XHJGMI-TDT

Uruapan, Michoacán, Mexico; Mexico;
- Channels: Digital: 15 (UHF); Virtual: 12;
- Branding: Multimedios Televisión

Programming
- Affiliations: Commercial independent

Ownership
- Owner: Corporativo Trejo; (José Guadalupe Manuel Trejo García);

History
- First air date: February 12, 2018
- Call sign meaning: José Guadalupe Manuel Trejo García MIchoacán

Technical information
- ERP: 100 watts
- HAAT: -126.4 meters
- Transmitter coordinates: 19°25′24.3″N 102°03′57.9″W﻿ / ﻿19.423417°N 102.066083°W

= XHJGMI-TDT =

TV station in Uruapan, Michoacán, Mexico

XHJGMI-TDT, physical channel 15 and virtual channel 12, is a television station in Uruapan, Michoacán.

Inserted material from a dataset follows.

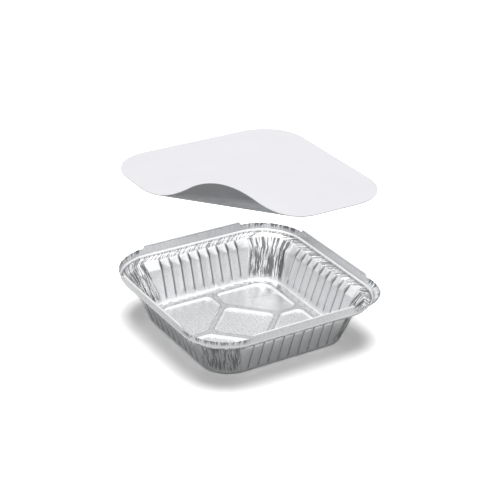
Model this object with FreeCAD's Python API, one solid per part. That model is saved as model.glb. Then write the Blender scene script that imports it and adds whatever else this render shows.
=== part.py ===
import FreeCAD, Part
import math
import os

# Square pressed-foil food tray with a laminated card lid held above it, its near corner peeled up.
# Units are mm. +Z is up, the tray stands on z = 0 and is centred on the Z axis.
# The peeled corner of the lid and the tray's near corner are the ones at -X -Y.

V = FreeCAD.Vector

# Foil sheet and rolled rim
FOIL = 0.12
RIM_HALF = 100.0
RIM_HEIGHT = 52.7
BEAD_RADIUS = 0.75
HEM_RADIUS = 0.3
CORNER_DROP = 3.2
CORNER_STEP_SHARE = 0.45
CORNER_FALL_STEPS = 6
RIM_STRAIGHT_HALF = 53.5

# Foot, wall and shoulder
FOOT_HALF = 73.9
FOOT_STRAIGHT_HALF = 46.8
FOOT_FLAT = 5.9
FOOT_ROUND = 1.5
WALL_FOOT_RISE = 3.0
WALL_TOP_HALF = 84.5
WALL_TOP_HEIGHT = 31.5
RIB_START_RISE = 2.5
SHOULDER_HALF = 90.0
SHOULDER_HEIGHT = 39.8
SHOULDER_ROUND = 1.6

# Ledge that takes the lid, and the upright lip round it
LEDGE_OUTER_HALF = 97.0
LEDGE_HEIGHT = 41.0
LEDGE_FALL = 0.2
STEP_RISE = 2.0
STEP_LEAN = 0.5
SHELF_RUN = 1.2
LIP_LEAN = 0.6

# Upright grooves pressed outward in each wall, and gathers in each corner
GROOVE_COUNT = 9
GROOVE_PITCH = 10.7
GROOVE_WIDTH = 3.0
GROOVE_DEPTH = 1.0
GATHER_STEPS = 24
GATHER_DEPTH = 1.6
LIP_WRINKLE = 0.25

# Pressed pattern in the base
RIDGE_HEIGHT = 2.2
RIDGE_SLOPE_RUN = 2.0
RIDGE_WIDTH = 5.0
PANEL_OUTER_HALF = 60.0
PANEL_OUTER_RADIUS = 13.0
PANEL_RADIUS = 5.0
DIAMOND_HALF = 32.0
ROUND_STEPS = 5

# Card lid: it is cut to drop inside the lip and to lie on the ledge
LID_EDGE_GAP = 1.0
LID_HALF = LEDGE_OUTER_HALF - LID_EDGE_GAP
LID_CORNER_RADIUS = 41.0
LID_THICKNESS = 0.5
LID_SEAT_GAP = 0.2
LID_LIFT = 111.5
LID_BOTTOM = LEDGE_HEIGHT + LID_SEAT_GAP + LID_LIFT
PEEL_START = 53.0
PEEL_RADIUS = 49.5
PEEL_TURN_DEG = -4.5
PEEL_STEPS = 30
LID_ROUND_STEPS = 18


# Flat outlines

def unit(angle):
    return V(math.cos(angle), math.sin(angle), 0)


def rounded_loop(corners, radii, shift, steps):
    """Outline of a convex polygon with rounded corners, moved outward by shift."""
    points = []
    count = len(corners)
    for i in range(count):
        before = corners[i] - corners[i - 1]
        after = corners[(i + 1) % count] - corners[i]
        start = math.atan2(-before.x, before.y)
        turn = math.atan2(before.x * after.y - before.y * after.x, before.dot(after))
        inward = unit(start + turn / 2) * (radii[i] / math.cos(turn / 2))
        centre = corners[i] - inward
        for step in range(steps + 1):
            points.append(centre + unit(start + turn * step / steps) * (radii[i] + shift))
    return points


def lifted(points, height):
    return [V(p.x, p.y, height) for p in points]


# Faces, shells and solids

def flat_enough(points):
    """True when four points share one plane."""
    normal = (points[1] - points[0]).cross(points[3] - points[0])
    if normal.Length < 1e-9:
        return False
    return abs(normal.normalize().dot(points[2] - points[0])) < 1e-7


def polygon(points):
    return Part.Face(Part.makePolygon(points + points[:1]))


def patch(points):
    """One quad as a single flat face, or as two triangles when it is twisted."""
    if flat_enough(points):
        return [polygon(points)]
    return [polygon(points[:3]), polygon([points[0], points[2], points[3]])]


def band(lower, upper, downward=False):
    """Faces between two closed loops; downward keeps the folds of a band that was built upward."""
    faces = []
    for i in range(len(lower)):
        j = (i + 1) % len(lower)
        corners = [lower[i], lower[j], upper[j], upper[i]]
        if downward:
            corners = corners[1:] + corners[:1]
        faces += patch(corners)
    return faces


def stack(rings, downward=False):
    """Bands through a run of loops."""
    faces = []
    for lower, upper in zip(rings, rings[1:]):
        faces += band(lower, upper, downward)
    return faces


def pierced(outer, holes):
    """Flat face with holes cut out of it."""
    wires = [Part.makePolygon(loop + loop[:1]) for loop in [outer] + holes]
    return Part.makeFace(wires, "Part::FaceMakerBullseye")


def solid_of(faces):
    """One closed solid from faces that meet edge to edge."""
    skin = Part.makeCompound(faces)
    skin.sewShape()
    shell = Part.Shell(skin.Faces)
    solid = Part.Solid(shell).removeSplitter()
    if solid.Volume < 0:
        solid.reverse()
    return solid


# Tray: stations round one ring of the wall

def side_stations():
    """Places along one side with the share of the groove's depth at each."""
    places = []
    first = -GROOVE_PITCH * (GROOVE_COUNT - 1) / 2
    for k in range(GROOVE_COUNT):
        centre = first + k * GROOVE_PITCH
        places.append((centre - GROOVE_WIDTH / 2, 0))
        places.append((centre, 1))
        places.append((centre + GROOVE_WIDTH / 2, 0))
    return places


def gather_share(step):
    """Uneven inward folds: every other station is pulled in by its own amount."""
    return (step % 2) * (0.7 + 0.3 * math.cos(2.6 * step))


def fall_share(step):
    """How much of the corner's drop is reached: a small step, then an easy fall to the corner's middle."""
    depth = min(1, (min(step, GATHER_STEPS - step) - 1) / CORNER_FALL_STEPS)
    return CORNER_STEP_SHARE + (1 - CORNER_STEP_SHARE) * depth * depth * (3 - 2 * depth)


def ring(half, straight, height, grooves, gathers, drop=0.0, shrink=(0.0, 0.0)):
    """One closed loop of points round the tray; shrink pulls the corners in and down."""
    points = []
    radius = half - straight
    side = [(-straight, 0)] + side_stations() + [(straight, 0)]
    for quarter in range(4):
        turn = FreeCAD.Rotation(V(0, 0, 1), 90 * quarter)
        for place, share in side:
            flat = V(place, -half - grooves * share, height)
            points.append(turn.multVec(flat))
        for step in range(1, GATHER_STEPS):
            angle = math.pi / 2 * (step / GATHER_STEPS - 1)
            reach = radius - shrink[0] - gathers * gather_share(step)
            level = height - shrink[1] - drop * fall_share(step)
            corner = V(straight, -straight, level) + unit(angle) * reach
            points.append(turn.multVec(corner))
    return points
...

The station is owned by Corporativo Trejo and is known as Multimedios Televisión (no relation to the Multimedios Televisión network), part of a larger media group known as Multimedios Michoacán.

==History==
XHJGMI was awarded in the IFT-6 TV station auction of 2017 and signed on February 12, 2018. It was assigned virtual channel 12 in August 2018.